@hackage docker-build-cacher1.0

Builds a services with docker and caches all of its intermediate stages

Docker Build Cacher

This tool is intended to speedup multi-stage Dockerfile build times by caching the results of each of the stages separately.

Why?

Multi-stage docker file builds are great, but they still miss a key feature: It is not possible to carry from one build to another the statically generated cache files once the source file in your project change. Here's an example that illustrates the issue:

Imagine you create a generic Dockerfile for building node projects

FROM nodejs

RUN apt-get install nodejs yarn

WORKDIR /app

# Whenever this image is used execute these triggers
ONBUILD ADD package.json yarn.lock .
ONBUILD RUN yarn
ONBUILD RUN yarn run dist

And then you call

docker build -t nodejs-build .

So now you can use the nodejs-build image in other builds, like this:

# Automatically build yarn dependencies
FROM nodejs-build as nodedeps

# Build the final container image
FROM scratch

# Copy the generated app.js from yarn run dist
COPY --from=nodedeps /app/app.js .
...

So far so good, we have build a pretty lean docker image that discards all the node_modules folder and only keeps the final artifact. For example a bundled reactjs application.

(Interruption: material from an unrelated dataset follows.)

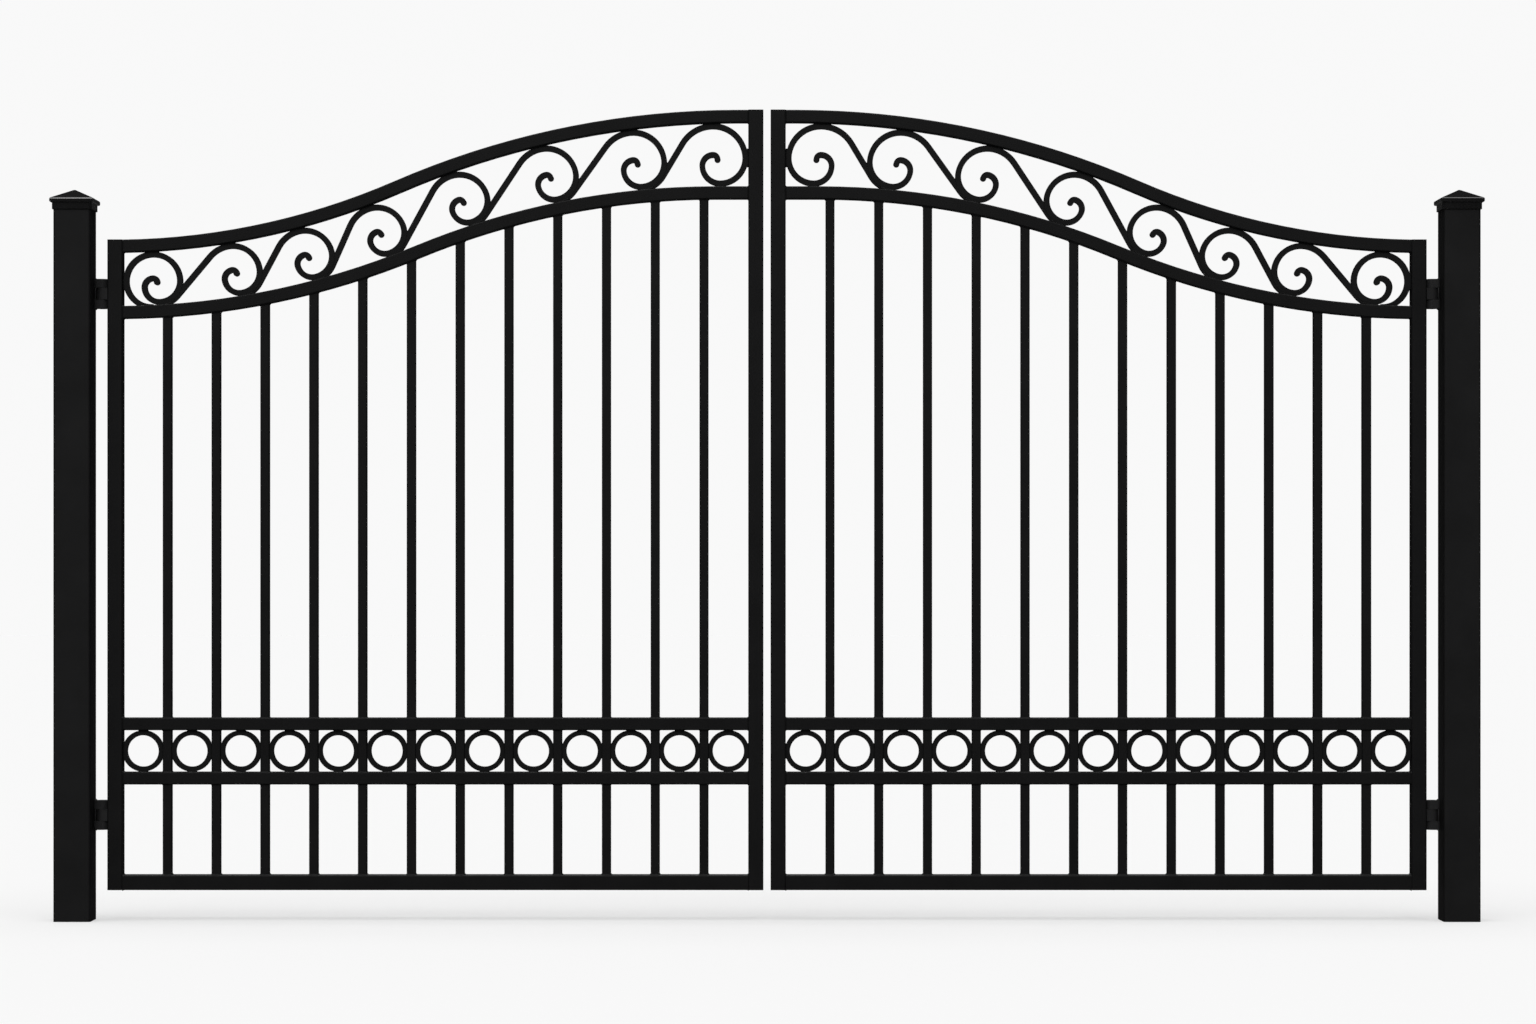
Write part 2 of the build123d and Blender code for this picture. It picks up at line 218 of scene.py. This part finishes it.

It's also very fast to build! Since each of the steps in the Dockerfile are cached, as long as none of the files changed.

But that's also where the problem is: Whenever package.json or yarn.lock files change, docker will trash all the files in node_modules and all the cached yarn packages and will start from scratch downloading, linking and building every single dependency.

That's far from ideal. What if we could do a change in the process so that changes to those files do not bust the yarn cache? It turns out that we can!

Enter docker-build-cacher

This utility overcomes the problem by providing a way to build the docker file and then cache the intermediate stages. On subsequent builds, it will make sure that the static cache files generated during previous builds will also be present.

The effect it has should be obvious: your builds will be consistently fast, at the cost of more disk space.

Installation

There are binaries provided for linux-x86_64 and MacOS, check the releases page for downloads.

Usage

docker-build-cacher requires the following environment variables to be present in order to correctly build your Dockerfile:

  • APP_NAME: The name for application you are trying to build. Usually this is just the folder name you are in.
  • GIT_BRANCH: The name of the git branch you are building. Used to "namespace" cache results
  • DOCKER_TAG: It will docker build -t $DOCKER_TAG . at some point. Let it know the image tag you want at the end.

This utility has two modes, Build and Cache. Both modes should be invoked for the cache to work:

export APP_NAME=fancyapp
export GIT_BRANCH=master
export DOCKER_TAG=fancyapp:latest

docker-build-cacher Build # This will build the docker file
docker-build-cacher Cache # This will cache each of the stage results separately

Additionally, docker-build-cacher accepts the DOCKERFILE env variable in case the file is not present in the current directory:

DOCKERFILE=buildfiles/Dockerfile docker-build-cacher Build

At the end of the process you can call docker images and see that it has created fancyapp:latest, and if you are using multi-stage builds, it should have created an image tag for each of the stages in your Dockerfile

How It Works

This works by parsing the Dockerfile and extracting the COPY or ADD instructions nested inside ONBUILD for each of the stages found in the file.

It will compare the source files present in such COPY or ADD instructions to check for changes. If it can detect changes, it rewrites your Dockerfile on the fly so that the FROM directives in each of the stages use the locally cached images instead of the original base image.

The effect this FROM swap has, is that disk state for the image is preserved between builds.

Building from source

Dependencies:

Install the stack tool from the link above. Then cd to the root folder of this repo and execute:

stack setup
stack install

If it is the first time, it will take a lot of time. Don't worry, it's only once you need to pay this price.